■ **Material provided**:
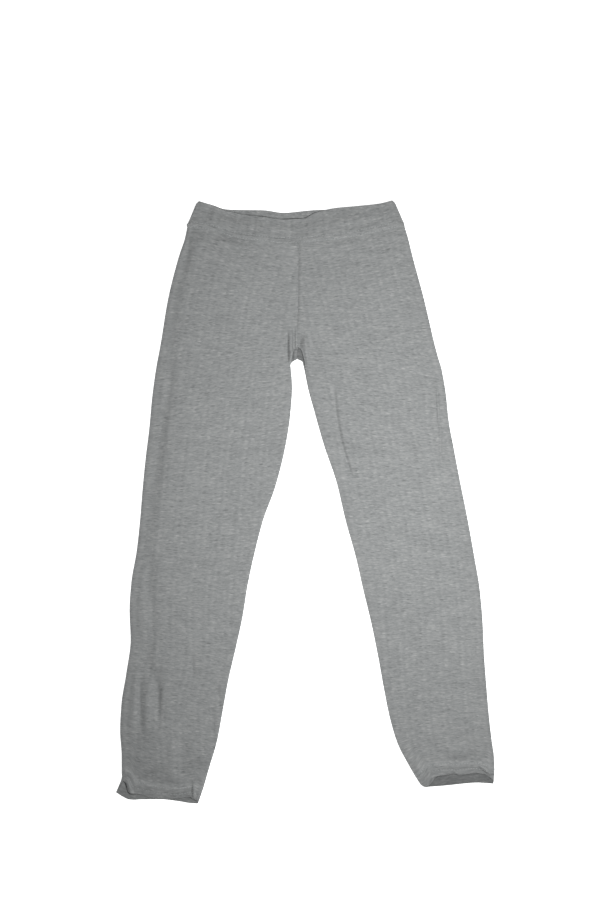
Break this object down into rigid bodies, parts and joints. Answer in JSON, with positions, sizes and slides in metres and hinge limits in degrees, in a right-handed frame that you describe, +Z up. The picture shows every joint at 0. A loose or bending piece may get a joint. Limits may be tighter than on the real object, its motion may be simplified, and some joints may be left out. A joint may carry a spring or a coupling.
{
  "type": "child's leggings laid flat",
  "caption": "Full-length jersey leggings with an elasticated casing waistband, narrow legs and turned hems, lying flat with the front up.",
  "frame": {"origin": "on the table, under the middle of the garment's outline", "axes": "+Z up from the table; +Y towards the waist; +X towards the wearer's left leg"},
  "size_m": [0.4345, 0.693, 0.01],
  "materials": {
    "leg_jersey": "grey marl knit with a soft nap",
    "waistband_jersey": "grey marl knit gathered round an elastic"
  },
  "bodies": {
    "root": {"leg_right": "leg_jersey", "leg_left": "leg_jersey", "waistband": "waistband_jersey"}
  },
  "joints": []
}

■ **Exercise brief**:
Every line of the material must be returned exactly as it appears.

■ **Solution to the exercise**:
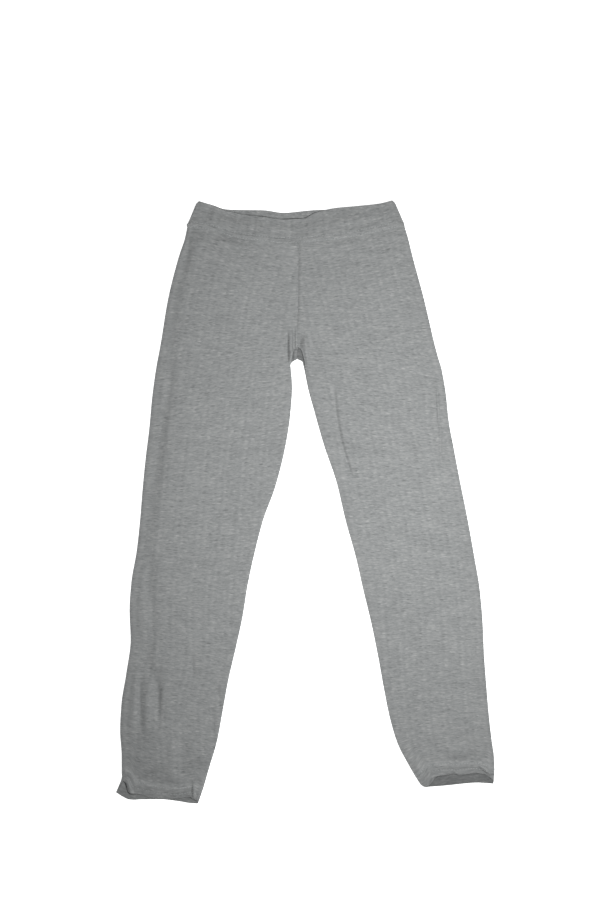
Break this object down into rigid bodies, parts and joints. Answer in JSON, with positions, sizes and slides in metres and hinge limits in degrees, in a right-handed frame that you describe, +Z up. The picture shows every joint at 0. A loose or bending piece may get a joint. Limits may be tighter than on the real object, its motion may be simplified, and some joints may be left out. A joint may carry a spring or a coupling.
{
  "type": "child's leggings laid flat",
  "caption": "Full-length jersey leggings with an elasticated casing waistband, narrow legs and turned hems, lying flat with the front up.",
  "frame": {"origin": "on the table, under the middle of the garment's outline", "axes": "+Z up from the table; +Y towards the waist; +X towards the wearer's left leg"},
  "size_m": [0.4345, 0.693, 0.01],
  "materials": {
    "leg_jersey": "grey marl knit with a soft nap",
    "waistband_jersey": "grey marl knit gathered round an elastic"
  },
  "bodies": {
    "root": {"leg_right": "leg_jersey", "leg_left": "leg_jersey", "waistband": "waistband_jersey"}
  },
  "joints": []
}